Museum of Communication

Located at 131 High Street in the Fife town of Burntisland, the Museum of Communication occupies the two-storey former Burntisland Ex-Service Social Club building which faces down Kirkgate. Built in the 1970s, this sits rather incongruously between the Victorian tenements with their street-level shop fronts. The museum is dedicated to the history of communications technologies, with a vast collection which includes everything from an optical telegraph used in the Napoleonic Wars to telephones apparatus and exchanges, radio and television receiving, transmitting and studio equipment, radar, computing and military communications systems.

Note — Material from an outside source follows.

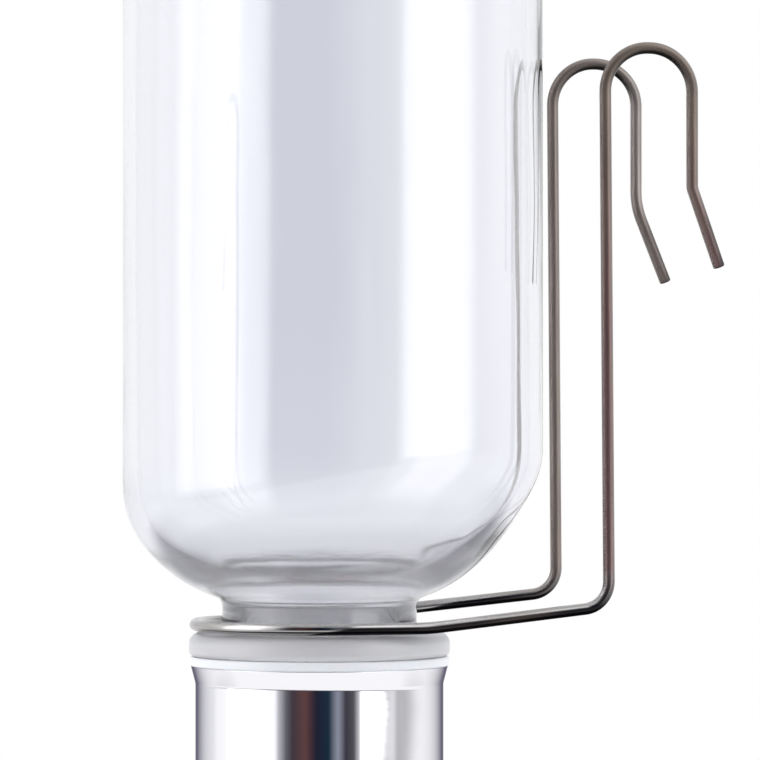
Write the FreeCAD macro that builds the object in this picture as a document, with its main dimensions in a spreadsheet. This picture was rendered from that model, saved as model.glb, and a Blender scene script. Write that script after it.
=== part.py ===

Managed by the Museum of Communication Foundation Trust, which was established in 1992, and run entirely by volunteers, the museum has its origins in a collection established in the 1970s by Harry Matthews, who was a technician in the Department of Electrical Engineering at the University of Edinburgh. The collection outgrew university premises and was moved into storage in Bo'ness in 1987, with the hope that premises in which it could be displayed would be provided as part of an ambitious scheme to develop Bo'ness as a centre of heritage. Unfortunately this did not happen and new premises were sought. In 2003 the trustees were able to buy the building in Burntisland as a permanent home, which opened to the public in 2005.

The museum hosts a popular public lecture programme, arranges outreach activities for schools and colleges, while radio amateurs belonging to the Museum of Communication Amateur Radio Society broadcast around the world from the museum's premises.